I set it upon myself to try to decipher where this tangible nightmare could’ve derived. My first port of call, unsurprisingly so, was my appearance. Although not horrific, some might say I looked ‘different’. I mean, I’d like to say there’s nothing particularly striking about my face, or indeed my body, which repulses people to the extent of mass genocide. Certainly nothing so overly pronounced to an extent which could make a grown man vomit, from inside his plush estate Volvo upon watching me cross the road. However, there has always been something - a slight, almost unnoticeable niggle I’ve had with my own looks. It’s nothing really, in fact, not even worth writing about. The grown man in his Volvo would spot me and think nothing of it. However if the grown man in the Volvo were to pull over in his sleek company car, stop me and ask politely my age at any point through my teenage years, he would probably spontaneously combust with horror - completely spoiling his shimmering Scandinavian leather interior. I have always looked a little older than my years. 6ft tall by the age of twelve, untamed facial foliage by thirteen; I’ve never looked my age. At age eleven I wore a size twelve shoe; quashing the usual authoritarian quip, “Act your age, not your shoe size”. 

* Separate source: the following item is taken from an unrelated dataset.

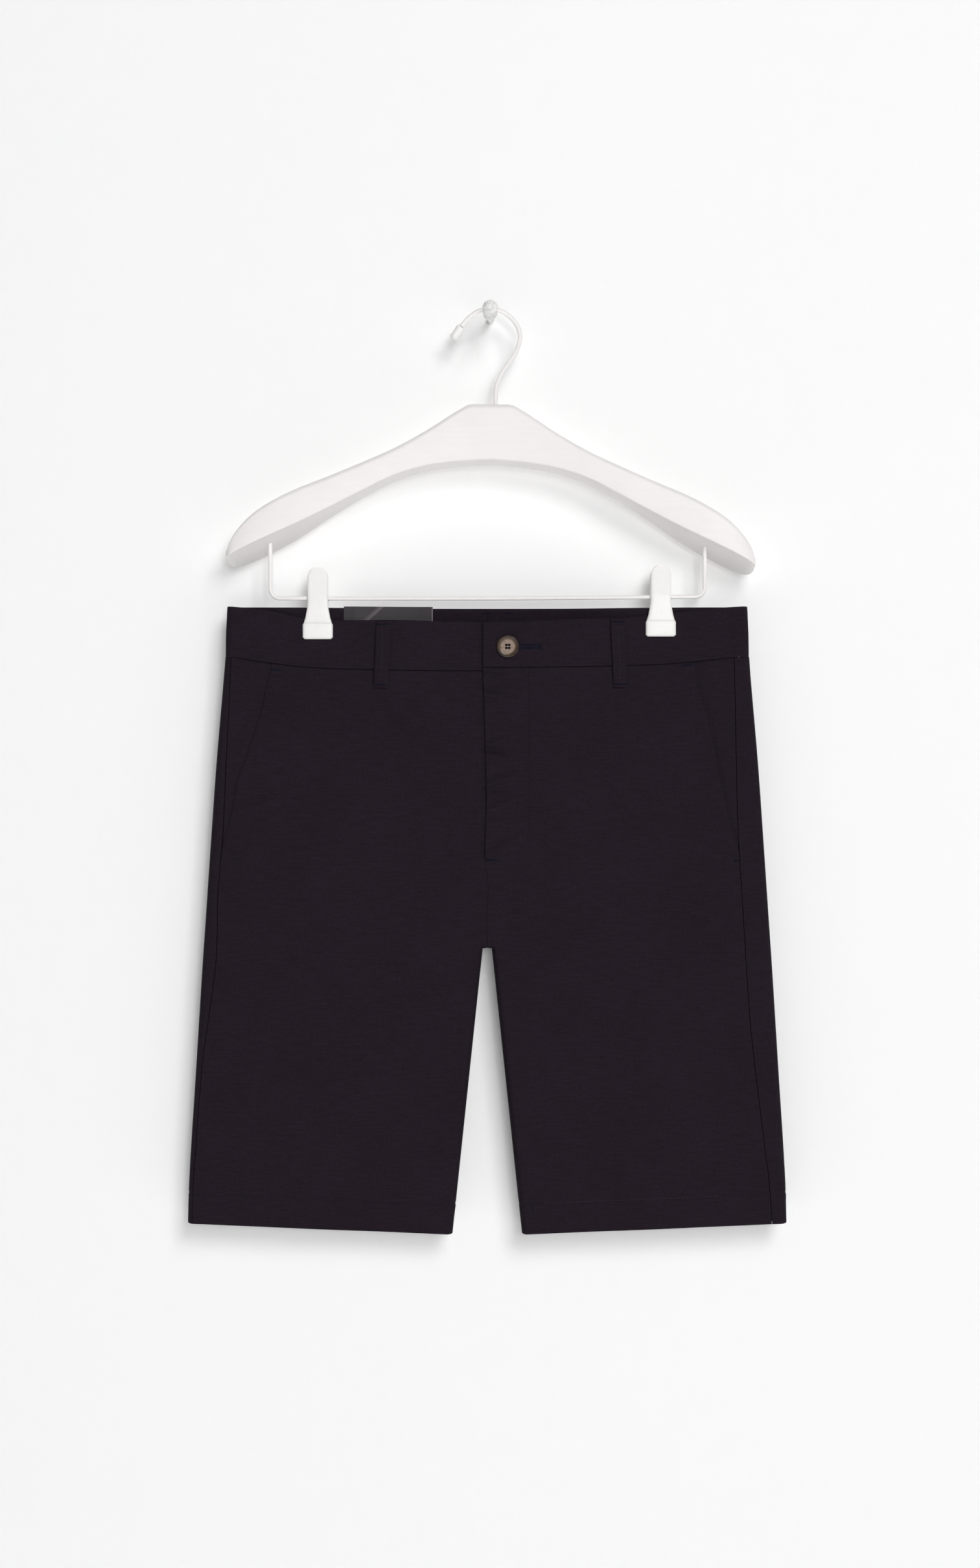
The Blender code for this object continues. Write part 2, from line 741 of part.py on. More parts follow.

On paper, this scenario sounds fairly manageable to the average man. Most people look on the bright side, “Oh I bet you always got served underage!” forgetting that I am an inevitable cock in any situation in which I may need to act the least bit suave; cocking up my syntax, cocking up my presentation of cash, spilling coppers, apologising frantically, etcetera, etcetera.
In addition to this, my chances of getting served for alcoholic beverages at a woefully tender age decreased significantly if the decisive hand of fate so cruelly led me to a female cashier. Not only would I have the general inability to not be a twat battle against me in my plight for cheap lager, on top of this, my heightened superpowers in being unable to talk to women would prove their worth, in spectacularly embarrassing style. Apparently “Craig David?” isn’t a suitable response when asked to produce some identification.